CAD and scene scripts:
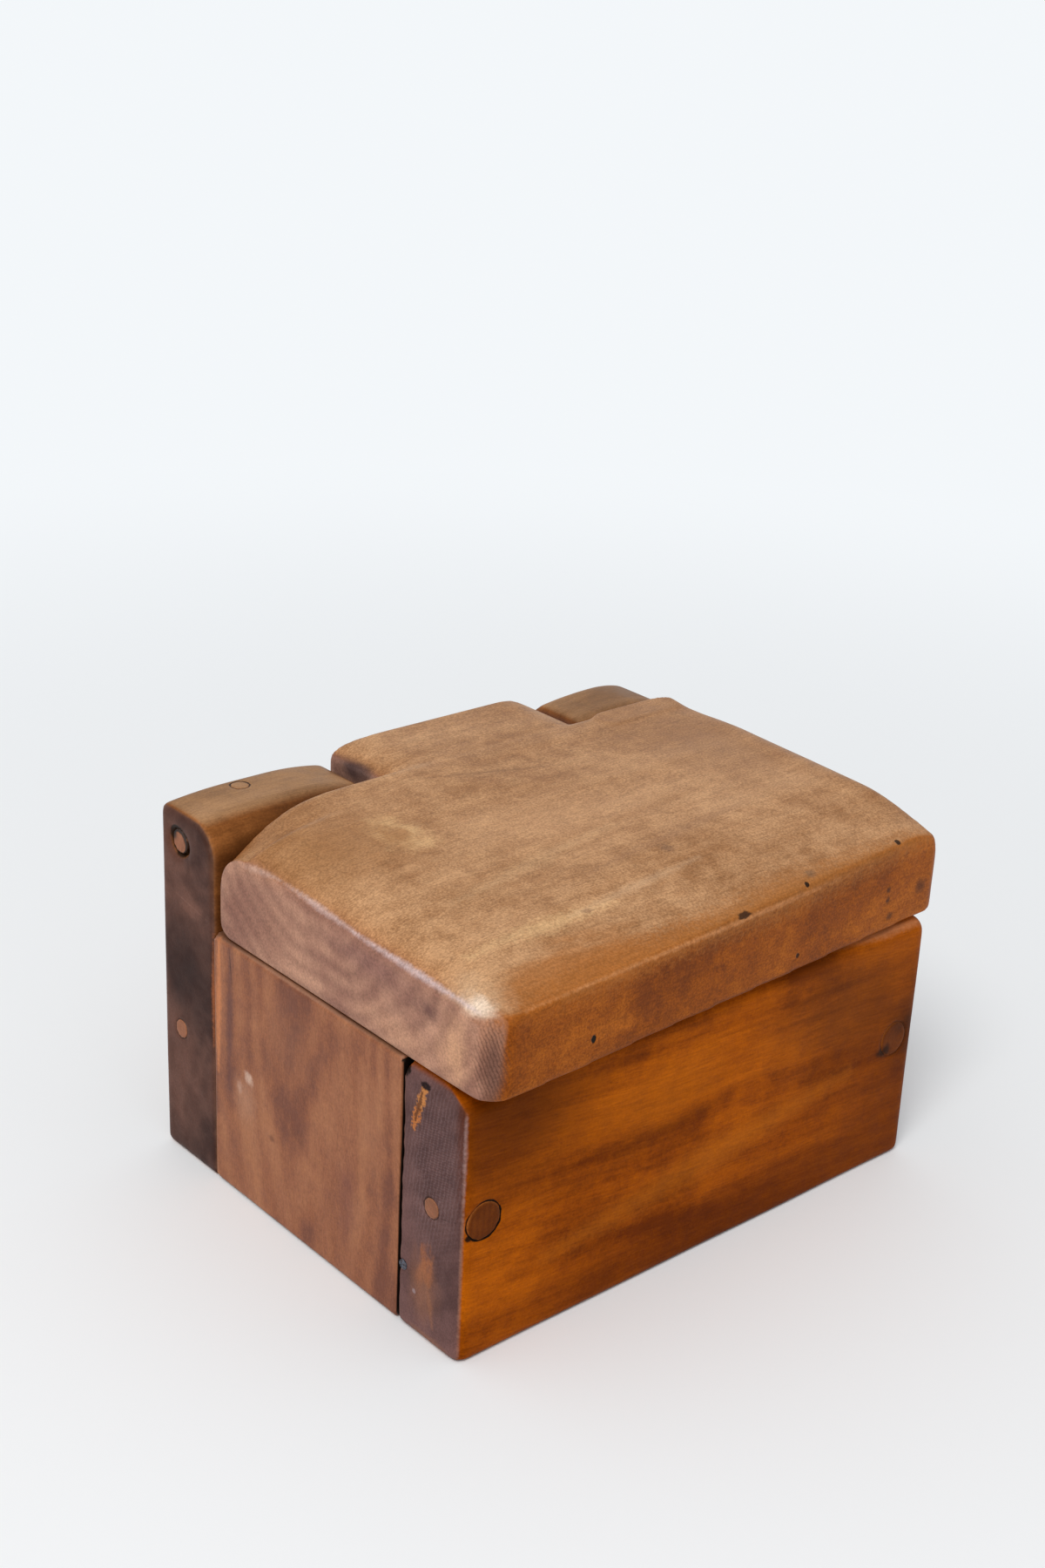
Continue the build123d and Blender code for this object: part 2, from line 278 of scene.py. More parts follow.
@dataclass
class Skin:
    """The worn surface of one board or peg, made from its CAD solid."""

    node: str
    body: Body
    slot: str
    voxel: float  # millimetres
    rounds: int  # smoothing passes, which set how worn the edges are
    holes: Sequence[Hole] = ()
    unevenness: float = 0.25  # how deep the hand work dips, in millimetres
    swell: float = 38.0  # distance between dips, in millimetres
    shape: Callable[[Points], Points] | None = None
    shaped_rounds: int = 3  # smoothing passes after the shaping

    def remeshed(self) -> bpy.types.Mesh:
        """Rebuilds the solid as one even net of small faces.

        Returns:
            The new mesh, in metres.
        """
        mesh = bmesh.new()
        mesh.from_mesh(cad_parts[self.node].data)
        bmesh.ops.remove_doubles(mesh, verts=mesh.verts, dist=WELD)
        for hole in self.holes:
            hole.fill(mesh)
        rough = bpy.data.meshes.new(f"{self.node}_rough")
        mesh.to_mesh(rough)
        mesh.free()
        holder = put(f"{self.node}_rough", rough)
        modifier = holder.modifiers.new("net", "REMESH")
        modifier.mode = "VOXEL"
        modifier.voxel_size = self.voxel * MM
        modifier.use_smooth_shade = True
        bpy.context.view_layer.update()
        shown = holder.evaluated_get(bpy.context.evaluated_depsgraph_get())
        net = bpy.data.meshes.new_from_object(shown)
        bpy.data.objects.remove(holder)
        bpy.data.meshes.remove(rough)
        return net

    def worn(self, net: bpy.types.Mesh) -> Points:
        """Wears a net: rounds it, shapes it, makes it uneven and seats its pegs.

        Args:
            net: The net of the solid, in metres.

        Returns:
            The places of its points, in millimetres and within the solid's own box.
        """
        flat = np.empty(len(net.vertices) * 3, dtype=np.float64)
        net.vertices.foreach_get("co", flat)
        ends = np.empty(len(net.edges) * 2, dtype=np.int64)
        net.edges.foreach_get("vertices", ends)
        edges = ends.reshape(-1, 2)
        points = relax(flat.reshape(-1, 3) / MM, edges, self.rounds)
        if self.shape is not None:
            points = relax(self.shape(points), edges, self.shaped_rounds)
        normals = np.empty(len(net.vertices) * 3, dtype=np.float64)
        net.vertex_normals.foreach_get("vector", normals)
        dip = self.unevenness * (0.5 + 0.5 * wander(points, self.swell, len(self.node)))
        points = points - normals.reshape(-1, 3) * dip[:, None]
        for hole in self.holes:
            points = hole.press(points)
        low, high = (np.array(corner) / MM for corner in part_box(self.node))
        return np.clip(points, low, high)

    def build(self, material: bpy.types.Material) -> bpy.types.Object:
        """Makes the worn piece in place of its CAD node.

        Args:
            material: What it is dressed in.

        Returns:
            The new object, which rides on its body.
        """
        net = self.remeshed()
        net.vertices.foreach_set("co", (self.worn(net) * MM).ravel())
        net.update()
        net.name = f"{self.node}_worn"
        piece = dress(put(f"{self.node}_worn", net), material)
        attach(piece, self.body.value)
        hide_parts(self.node)
        log.info("%s: %d faces", piece.name, len(net.polygons))
        return piece


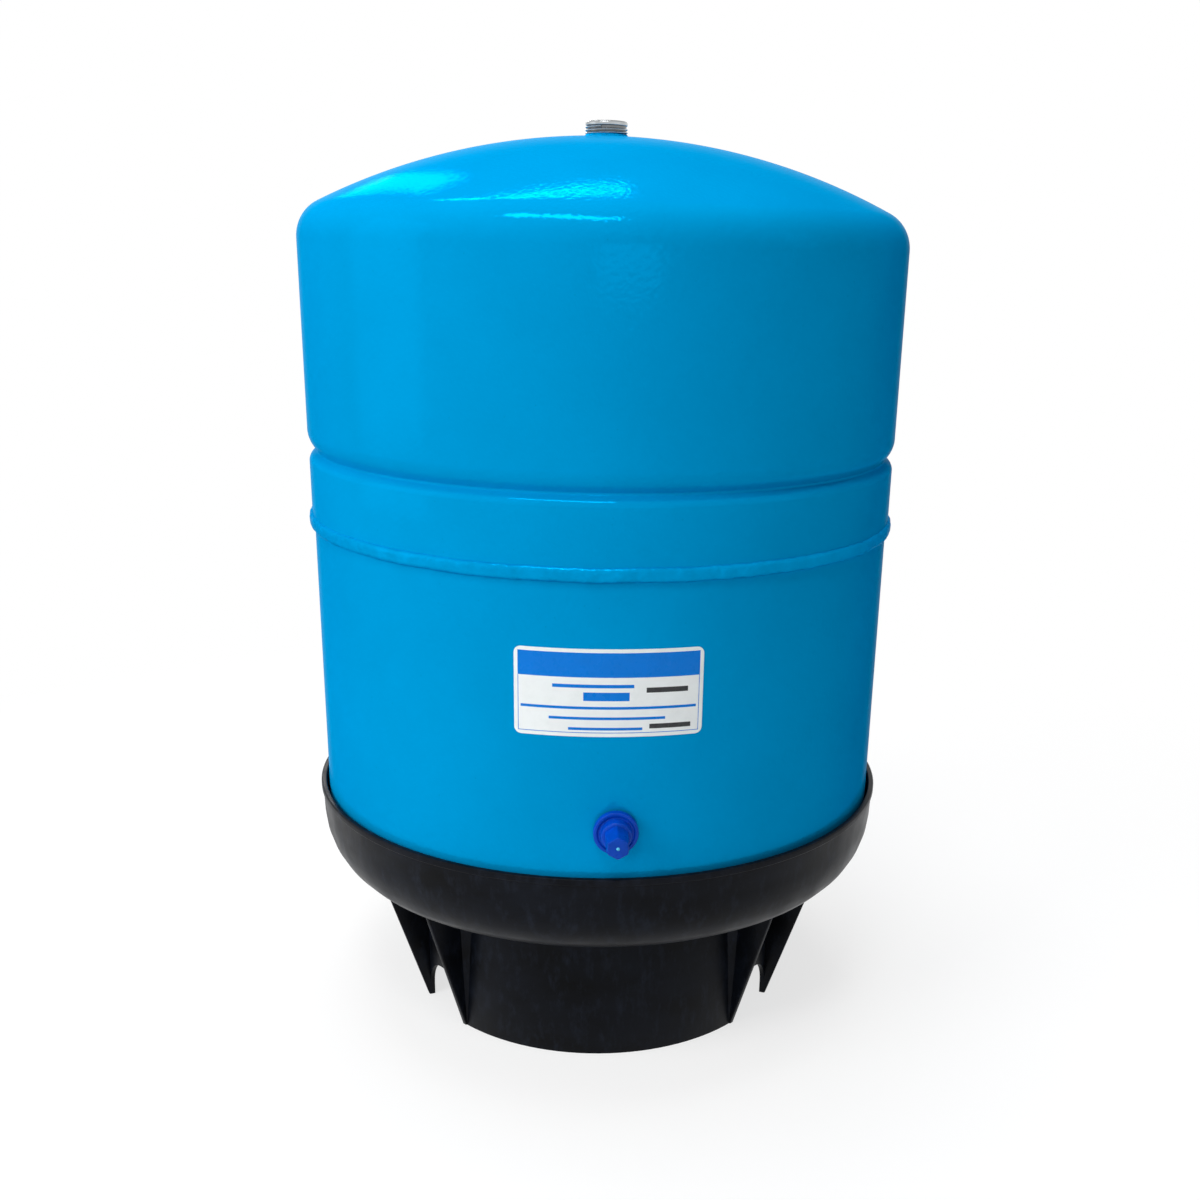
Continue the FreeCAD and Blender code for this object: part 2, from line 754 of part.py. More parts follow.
def root_wedge(angle, side):
    """A wedge that grows upwards in the corner between the skirt's outer face and a gusset's face."""
    face_angle = angle + side * math.degrees(gusset_thick / 2 / foot_radius)
    top = rim_floor_z + stand_wall / 2
    rings = []
    for z, share in ((0, wedge_foot_share), (top, 1)):
        across = math.degrees(wedge_across * share / foot_radius)
        inside = foot_radius - stand_wall / 2
        points = [
            (inside, face_angle - side * wedge_bite),
            (foot_radius + wedge_out * share, face_angle - side * wedge_bite),
            (foot_radius, face_angle + side * across),
            (inside, face_angle + side * across),
        ]
        corners = [V(r * math.cos(math.radians(a)), r * math.sin(math.radians(a)), z) for r, a in points]
        rings.append(Part.makePolygon(corners + corners[:1]))
    return Part.makeLoft(rings, True, True)


def make_base_stand():
    foot_inner = foot_radius - stand_wall
    bowl_outside = [
        (foot_inner, rim_floor_z, 0),
        (rim_foot_radius, rim_floor_z, rim_foot_round),
        (rim_radius, rim_top_z, 0),
    ]
    bowl_inside = moved_left(bowl_outside, stand_wall)
    edges = path_edges(bowl_outside) + path_edges(bowl_inside)
    edges += [link(bowl_outside[0], bowl_inside[0]), link(bowl_outside[-1], bowl_inside[-1])]
    bowl = revolved(edges)
    lip = ring([
        (rim_radius - stand_wall / 2, rim_top_z - lip_height, 0),
        (rim_radius + lip_proud, rim_top_z - lip_height, lip_proud / 2),
        (rim_radius + lip_proud, rim_top_z, lip_proud),
        (rim_radius - stand_wall / 2, rim_top_z, 0),
    ])
    seat_top = lower_tangent_z
    skirt = ring([
        (foot_inner, 0, 0),
        (foot_radius, 0, foot_edge_round),
        (foot_radius, seat_top, 0),
        (foot_inner, seat_top, 0),
    ])
    pieces = [lip, skirt]
    bowl_middle = moved_left(bowl_outside, stand_wall / 2)
    rib_top_z = rim_top_z - rib_below_rim
    foot_corner = bowl_middle[1]
    rim_corner = bowl_middle[2]
    taper = (rim_corner[0] - foot_corner[0]) / (rim_corner[1] - foot_corner[1])
    rib_corners = [
        (foot_radius - stand_wall / 2, foot_corner[1], 0),
        foot_corner,
        (foot_corner[0] + taper * (rib_top_z - foot_corner[1]), rib_top_z, 0),
        (foot_radius - stand_wall / 2, rib_top_z, 0),
    ]
    for i in range(rib_count):
        pieces.append(radial_plate(rib_corners, rib_thick, (i + 0.5) * 360 / rib_count))
    stand = bowl.fuse(pieces)
    windows = []
    edge_angle = math.degrees(math.asin(window_width / 2 / foot_radius))
    gusset_corners = [
        (foot_inner + stand_wall / 2, 0, 0),
        (foot_radius + gusset_foot, 0, gusset_round),
        (foot_radius + gusset_reach, rim_floor_z + stand_wall / 2, 0),
        (foot_inner + stand_wall / 2, rim_floor_z + stand_wall / 2, 0),
    ]
    gussets = []
    for centre in (window_angle, 180 - window_angle, 180 + window_angle, 360 - window_angle):
        windows.append(window_cut(centre))
        for side in (-1, 1):
            angle = centre + side * (edge_angle + math.degrees(gusset_thick / 2 / foot_radius)) - 90
            gussets.append(radial_plate(gusset_corners, gusset_thick, angle))
            gussets.append(root_wedge(angle, side))
    stand = stand.cut(windows)
    stand = stand.fuse(gussets)
    stand = stand.cut(lower_body(-seat_gap, seam_z)).removeSplitter()
    stand.rotate(V(0, 0, 0), Z_AXIS, stand_turn)
    return stand


def make_all():
    return {
        "upper_shell": make_upper_shell(),
        "lower_shell": make_lower_shell(),
        "seam_weld": make_seam_weld(),
        "water_port": make_water_port(),
        "port_weld": make_port_weld(),
        "port_seal": make_port_seal(),
        "liner": make_liner(),
        "diaphragm": make_diaphragm(),
        "clench_ring": make_clench_ring(),
        "valve_bush": make_valve_bush(),
        "valve_weld": make_valve_weld(),
        "valve_stem": make_valve_stem(),
        "valve_core_barrel": make_core_barrel(),
        "valve_core_gasket": make_core_gasket(),
        "valve_pin": make_valve_pin(),
        "valve_pin_seal": make_pin_seal(),
        "valve_core_spring": make_core_spring(),
        "valve_cap": make_valve_cap(),
        "valve_cap_gasket": make_cap_gasket(),
        "rating_label": make_rating_label(),
        "base_stand": make_base_stand(),
    }


os.makedirs("parts", exist_ok=True)
for name, shape in make_all().items():
    if shape.ShapeType != "Solid" and len(shape.Solids) == 1:
        shape = shape.Solids[0]
    print(name, len(shape.Solids), shape.isValid(), round(shape.Volume, 1), shape.BoundBox)
    shape.exportStep("parts/" + name + ".step")
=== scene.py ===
import json
import math

import bmesh
import bpy
from mathutils import Matrix, Vector, noise


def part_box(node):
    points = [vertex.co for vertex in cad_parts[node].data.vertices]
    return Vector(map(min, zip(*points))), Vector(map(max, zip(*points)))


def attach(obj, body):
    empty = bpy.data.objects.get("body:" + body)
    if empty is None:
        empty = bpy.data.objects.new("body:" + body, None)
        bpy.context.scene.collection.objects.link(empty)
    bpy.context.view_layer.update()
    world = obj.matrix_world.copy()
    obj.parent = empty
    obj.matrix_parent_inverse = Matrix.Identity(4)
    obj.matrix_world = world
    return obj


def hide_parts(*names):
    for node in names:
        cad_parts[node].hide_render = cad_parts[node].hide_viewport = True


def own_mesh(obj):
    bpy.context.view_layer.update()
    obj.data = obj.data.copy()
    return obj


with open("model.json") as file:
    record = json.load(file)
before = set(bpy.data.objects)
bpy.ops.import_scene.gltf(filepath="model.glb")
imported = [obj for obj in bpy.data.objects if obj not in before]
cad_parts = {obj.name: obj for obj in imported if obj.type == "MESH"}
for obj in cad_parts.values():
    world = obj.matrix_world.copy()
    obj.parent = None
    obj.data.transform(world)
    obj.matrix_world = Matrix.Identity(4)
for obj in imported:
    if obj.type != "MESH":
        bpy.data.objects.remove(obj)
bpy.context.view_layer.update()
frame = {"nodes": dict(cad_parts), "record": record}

bl_info = {
    "name": "Well pressure tank",
    "version": (1, 0, 0),
    "blender": (4, 5, 0),
    "location": "View3D > Sidebar > Tank",
    "description": "Dresses a steel pressure tank on its moulded stand",
    "category": "Add Mesh",
}

# Lengths are written in millimetres below. This turns them into metres.
MM = 0.001


def length(name, millimetres, text):
    """A size that the user can change."""
    return bpy.props.FloatProperty(name=name, description=text, default=millimetres * MM,
                                   unit="LENGTH", precision=4)


def angle(name, degrees, text):
    """An angle that the user can change, given in degrees and kept in radians."""
    return bpy.props.FloatProperty(name=name, description=text, default=math.radians(degrees),
                                   unit="ROTATION")


def colour(name, red, green, blue, text):
    return bpy.props.FloatVectorProperty(name=name, description=text, default=(red, green, blue),
                                         subtype="COLOR", size=3, min=0.0, max=1.0)


def count(name, number, text):
    return bpy.props.IntProperty(name=name, description=text, default=number, min=1)


def share(name, number, text, unit="NONE"):
    """A plain number that the user can change."""
    return bpy.props.FloatProperty(name=name, description=text, default=number, unit=unit)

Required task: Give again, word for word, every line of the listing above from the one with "round(shape.Volume, 1), shape.BoundBox)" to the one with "in imported if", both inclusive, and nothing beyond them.

The result:
    print(name, len(shape.Solids), shape.isValid(), round(shape.Volume, 1), shape.BoundBox)
    shape.exportStep("parts/" + name + ".step")
=== scene.py ===
import json
import math

import bmesh
import bpy
from mathutils import Matrix, Vector, noise


def part_box(node):
    points = [vertex.co for vertex in cad_parts[node].data.vertices]
    return Vector(map(min, zip(*points))), Vector(map(max, zip(*points)))


def attach(obj, body):
    empty = bpy.data.objects.get("body:" + body)
    if empty is None:
        empty = bpy.data.objects.new("body:" + body, None)
        bpy.context.scene.collection.objects.link(empty)
    bpy.context.view_layer.update()
    world = obj.matrix_world.copy()
    obj.parent = empty
    obj.matrix_parent_inverse = Matrix.Identity(4)
    obj.matrix_world = world
    return obj


def hide_parts(*names):
    for node in names:
        cad_parts[node].hide_render = cad_parts[node].hide_viewport = True


def own_mesh(obj):
    bpy.context.view_layer.update()
    obj.data = obj.data.copy()
    return obj


with open("model.json") as file:
    record = json.load(file)
before = set(bpy.data.objects)
bpy.ops.import_scene.gltf(filepath="model.glb")
imported = [obj for obj in bpy.data.objects if obj not in before]
cad_parts = {obj.name: obj for obj in imported if obj.type == "MESH"}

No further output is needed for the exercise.